Unless the Israelis learned that brute force could achieve nothing and instead struck a deal on a viable Palestinian state, he said, Lebanon would remain in a vicious cycle. ''Every two or three years we'll have a new round of fighting.'' Jumblatt, 57, who led a formidable Druze militia in the 1975-90 civil war, now sits with some of his former Christian foes in an anti-Syrian coalition controlling a government in which Hizbollah and its allies hold a powerful minority share.

He berated Washington's ''stupid approach'' in backing Israel's blockade of Lebanon, saying plenty of arms were already in the country and the diverted trade benefited only Syria.
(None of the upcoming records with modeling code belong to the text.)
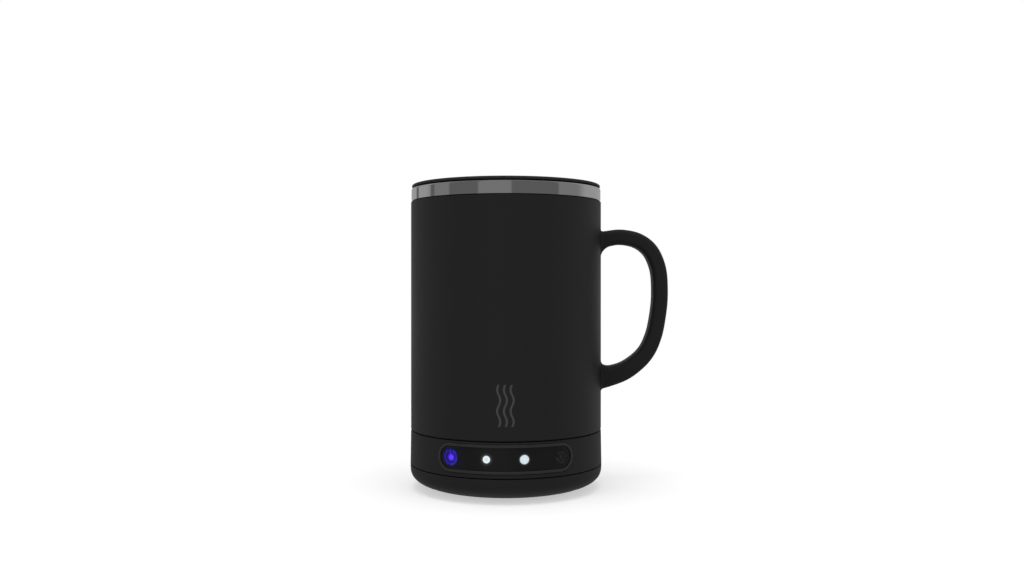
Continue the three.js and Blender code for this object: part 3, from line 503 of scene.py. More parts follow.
def key_place(finish, offset, shift=0):
    """Distances aside, up and in all from a key's centre, and the angle from its top."""
    x, y, z = finish.axes()
    turn = radians(offset - 90)
    aside = x * -sin(turn) + y * cos(turn) - shift
    up = z - PANEL_HEIGHT
    return aside, up, across(aside, up), abs(aside.sum("ARCTAN2", aside, up))


GLOSS = {"Specular IOR Level": 0.25}


def gloss(finish, *marks):
    """Glossy black plastic, with printed marks given as a mask and a colour each."""
    cloud = finish.noise(7, 2)
    dust = finish.noise(0.3, 2)
    return finish.look(finish.layered(finish.tint(cloud, shade(22), shade(25)), *marks),
                       0.24 + cloud * 0.06 + dust * 0.04, finish.relief(dust, 0.0006))


def power_glow(finish):
    """Blue light of the power sign: a dotted ring with a bar at its top, round a bright spot."""
    ring_radius, sign_shift, core_shift = 2.85, -0.4, 0.4
    aside, up, away, angle = key_place(finish, -KEY_ANGLE, sign_shift)
    ragged = finish.noise(0.4, 3, 0.7)
    ring = abs(away - ring_radius).within(0.2, 0.8)
    ring = ring * angle.between(0.28, 0.44) * ragged.between(0.42, 0.56)
    ring = ring * (aside.between(-3.2, 1.5) * 0.5 + 0.5)
    bar = abs(aside).within(0.14, 0.42) * up.between(0.2, 0.7) * up.within(3, 3.5)
    bar = bar * ragged.between(0.3, 0.5)
    from_core = across(aside - core_shift, up)
    specks = finish.noise(0.36, 2).between(0.6, 0.7)
    specks = specks * away.within(2.8, 8.5) * aside.between(-3, 1)
    return finish.layered(shade(0), (away.within(1.2, 3.4) * 0.2, shade(40, 24, 190)),
                          (specks * 0.7, shade(34, 16, 140)), (ring, shade(48, 34, 224)),
                          (bar, shade(44, 40, 216)),
                          (from_core.within(0.9, 1.85), shade(78, 36, 255)),
                          (from_core.within(0.2, 1.3), shade(112, 58, 255)))


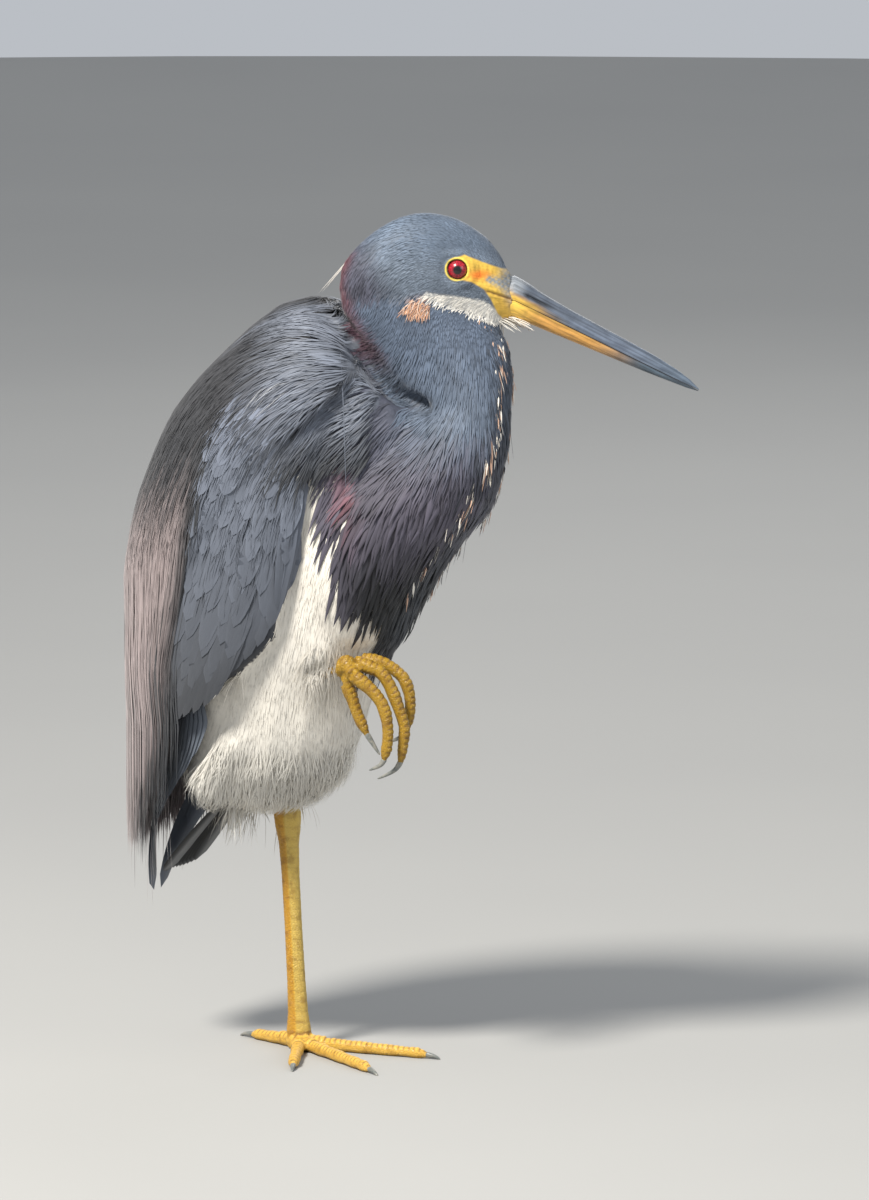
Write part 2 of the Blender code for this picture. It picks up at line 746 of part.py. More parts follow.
def make_raised_foot(skin, horn, collection, helpers):
    origin, forward, outward = raised_frame()

    def place(reach, height, aside):
        return origin + forward * reach + outward * aside + Vector((0, 0, height))

    pieces, stems = [], []
    for number, ((stem_side, tip_side), spots, claw) in RAISED_TOES.items():
        last = len(spots) - 1
        points = [
            place(reach, height, stem_side + (tip_side - stem_side) * i / last)
            for i, (reach, height) in enumerate(spots)
        ]
        count = 2 * len(spots) - 1
        path = path_through(points, count)
        radii = []
        for i in range(count):
            taper = 1 - TOE_TAPER * i / (count - 1)
            radii.append(TOE_RADIUS * taper * (1.02 if i % 4 == 1 else 0.93))
        radii[-1] *= 0.75
        pieces.append(solid(f"toe_right_{number}", tube_rings(path, radii, 8), skin, collection))
        bend, tip = (place(*spot, tip_side) for spot in claw)
        start = path[-1] + (path[-1] - path[-2]).normalized() * 2 * GAP
        claw_path = path_through([start, bend, tip], 5)
        claw_radii = [radii[-1] * 0.82 * (1 - 0.85 * share) for share in spread(0, 1, 5)]
        pieces.append(solid(f"claw_right_{number}", tube_rings(claw_path, claw_radii, 6), horn, collection))
        backward = (path[0] - path[1]).normalized()
        root = place(6.2, -3.4, stem_side * 0.55)
        stem_path = path_through([root, (root + path[0]) / 2, path[0] + backward * GAP], 5)
        stem_radii = [TOE_RADIUS * 0.95] * 4 + [radii[0]]
        stems.append(tube_rings(stem_path, stem_radii, 8))
    shank = path_through([place(-15, -8.5, 0.4), place(-7, -5, 0.2), place(1.6, -2.0, 0)], 4)
    pieces.append(solid("shank_right", tube_rings(shank, [3.7, 3.8, 4.0, 4.1], 10), skin, collection))
    along = (shank[-1] - shank[-2]).normalized()
    ball = [shank[-1] + along * reach for reach in (GAP, 1.7, 3.8, 5.4)]
    pad = tube_rings(ball, [4.0, 4.5, 4.2, 2.8], 10)
    pieces.append(join_solids("foot_right", [pad, *stems], skin, collection, helpers))
    return pieces


# ---------------------------------------------------------------- assembly


def main():
    clear_scene()
    collection = new_collection("heron")
    helpers = new_collection("cutters", shown=False)

    slate = finish("slate_feathers", SLATE, 0.75)
    plum = finish("plum_feathers", PLUM, 0.75)
    taupe = finish("back_plumes", TAUPE, 0.8)
    white = finish("white_feathers", WHITE, 0.85)
    dark = finish("flight_feathers", DARK_SLATE, 0.6)
    horn_grey = finish("bill_horn", HORN_GREY, 0.45)
    orange = finish("bill_orange", BILL_ORANGE, 0.45)
    skin = finish("leg_skin", LEG_ORANGE, 0.5)
    claw = finish("claw_horn", CLAW_GREY, 0.4)
    iris = finish("iris", IRIS_RED, 0.1)

    stance = bpy.data.objects.new("stance", None)
    collection.objects.link(stance)
    stance.location = Vector(BODY_PLACE) * MM

    trunk = make_trunk(white, collection)
    breast = make_breast(plum, collection)
    middle = make_neck("neck_middle", 0, NECK_PARTING, slate, collection)
    upper = make_neck("neck_upper", NECK_PARTING, len(NECK) - 1, slate, collection, closed_top=True)
    head = make_head(slate, collection)
    eyes = make_eyes(iris, collection)
    bill = make_bill(horn_grey, orange, collection)
    wings = make_wings(slate, dark, collection)
    mantle = make_mantle(taupe, collection)
    tail = make_tail(dark, collection)
    thighs = make_thighs(white, collection)
    raised = make_raised_foot(skin, claw, collection, helpers)

    stems, toes = make_standing_foot(skin, claw, collection)
    shank = make_shank(skin, collection)
    sole = make_sole(stems, skin, collection, helpers)

    on_body = [trunk, breast, middle, upper, head, *eyes, *bill, *wings, mantle, tail, *thighs, *raised]
    for piece in on_body:
        piece.parent = stance
    shank.parent = stance
    shank.location = Vector((-BODY_PLACE[0], -BODY_PLACE[1], 0)) * MM
    bpy.context.view_layer.update()

    raised_shank, foot = raised[-2:]
    quills = wings[1::2]
    cut(head, eyes, SOCKET_GAP, helpers)
    cut(upper, [head], GAP, helpers)
    cut(mantle, [upper, middle, head], GAP, helpers)
    cut(foot, [*raised[:8:2], raised_shank], GAP, helpers)
    cut(breast, [foot, raised[0], raised[4]], GAP, helpers)
    cut(thighs[0], [shank], GAP, helpers)
    cut(thighs[1], [quills[0], tail], GAP, helpers)
    cut(trunk, [breast, middle, upper, *thighs, *quills, tail, raised_shank, shank], TRUNK_GAP, helpers)


main()
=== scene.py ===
"""A tricolored heron at life size, its plumage laid feather by feather over one skin."""

import itertools
import math

import bmesh
import bpy
import numpy as np
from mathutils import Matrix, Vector
from mathutils.bvhtree import BVHTree


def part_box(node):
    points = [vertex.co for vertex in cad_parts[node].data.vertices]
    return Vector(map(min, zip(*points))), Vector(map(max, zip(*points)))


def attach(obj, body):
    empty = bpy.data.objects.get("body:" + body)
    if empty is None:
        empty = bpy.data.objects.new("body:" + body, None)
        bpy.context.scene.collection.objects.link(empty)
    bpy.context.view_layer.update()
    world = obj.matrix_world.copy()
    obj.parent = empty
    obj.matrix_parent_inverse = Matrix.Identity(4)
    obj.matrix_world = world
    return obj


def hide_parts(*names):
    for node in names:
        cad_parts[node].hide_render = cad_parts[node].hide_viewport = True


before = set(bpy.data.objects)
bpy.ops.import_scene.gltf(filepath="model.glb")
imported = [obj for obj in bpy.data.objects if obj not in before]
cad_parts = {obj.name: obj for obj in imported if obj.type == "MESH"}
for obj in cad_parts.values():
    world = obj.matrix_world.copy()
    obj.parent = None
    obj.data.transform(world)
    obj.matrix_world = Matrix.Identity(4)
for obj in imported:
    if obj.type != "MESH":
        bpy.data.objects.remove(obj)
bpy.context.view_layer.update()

MM = 0.001
FULL_TURN = 6.28

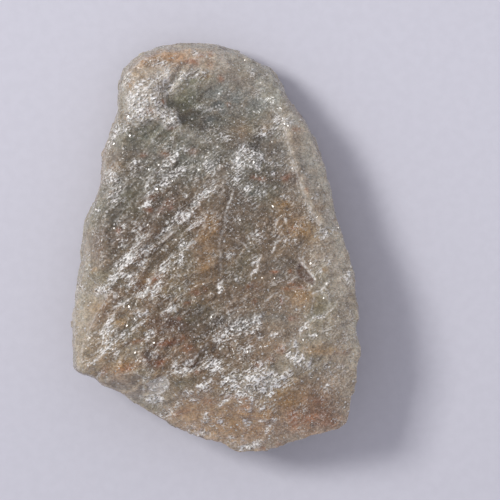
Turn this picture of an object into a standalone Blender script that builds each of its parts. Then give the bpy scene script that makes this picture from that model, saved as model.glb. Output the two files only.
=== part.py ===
"""Rough aventurine: one broken piece of mica-bearing quartz, 50 mm long, lying on its flattest spot.

The stone is a thick wedge. Its girdle outline is lofted into a blank, the blank is broken
back by flat facets, and its upper face gets the ledges, humps, hollows and slanting ribs
that the break left. Lengths are in millimetres until the last step, which turns them into
metres. X runs across the stone, Y along it towards the thin end, Z up.
"""

import math

import bmesh
import bpy
import numpy as np
from mathutils import Matrix, Vector, noise

# Driving dimensions of the finished stone
LENGTH = 50.0
WIDTH = 35.4
HEIGHT = 14.0

# The wedge: heights of its broad face above the table, and how it falls away
THICK_END = 14.2
THICK_END_Y = -15.0
THIN_END = 8.6
THIN_END_Y = 20.0
SIDE_FALL = 0.08  # fall to each side of its crest, per millimetre
CREST_X = 1.0  # where that crest runs

# The girdle's share of the local height: low on the side away from HIGH_SIDE, high towards it
LOW_GIRDLE = 0.42
HIGH_GIRDLE = 0.80
HIGH_SIDE = (0.8, -0.6)
GIRDLE_RISE = 11.0  # the rise lies within this distance of the middle, along HIGH_SIDE

REST_CUT = 0.2  # what the flat rest spot takes off the underside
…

He attacked Syria, Iran and their Hizbollah ally for wrecking any chance that after last year's Syrian troop pullout, Lebanon could disengage from regional turmoil and build a state.

''This dream was stolen, kidnapped,'' he said, blaming Hizbollah leader Sayyed Hassan Nasrallah for picking a fight with Israel by snatching two of its soldiers, provoking what Nasrallah has since admitted was a response he had not expected.

''What's the use?'' Jumblatt said of Nasrallah's regrets. ''The war is over for the time being, but the toll of destruction is terrible.'' Just as bad, he said, was the loss of confidence.

''What's the future of my country?'' he asked. ''I'm stuck here, my destiny's here, but look at the generations ahead.'' Jumblatt questioned how long Hizbollah would keep its pledge to observe a UN truce that halted the fighting on August 14.

''Okay, they want to keep the situation quiet now, and then what?'' he asked, suggesting that Hizbollah might renege on its promise ''if they get orders'' from Iranian President Mahmoud Ahmadinejad or Syrian President Bashar al-Assad.

He also said Assad had deceived UN Secretary-General Kofi Annan when he told him on Friday that he would tighten border security to stop the Shi'ite Muslim guerrillas from rearming.

Jumblatt said two weapons convoys had crossed the Syrian border recently. Lebanese security officials have denied this.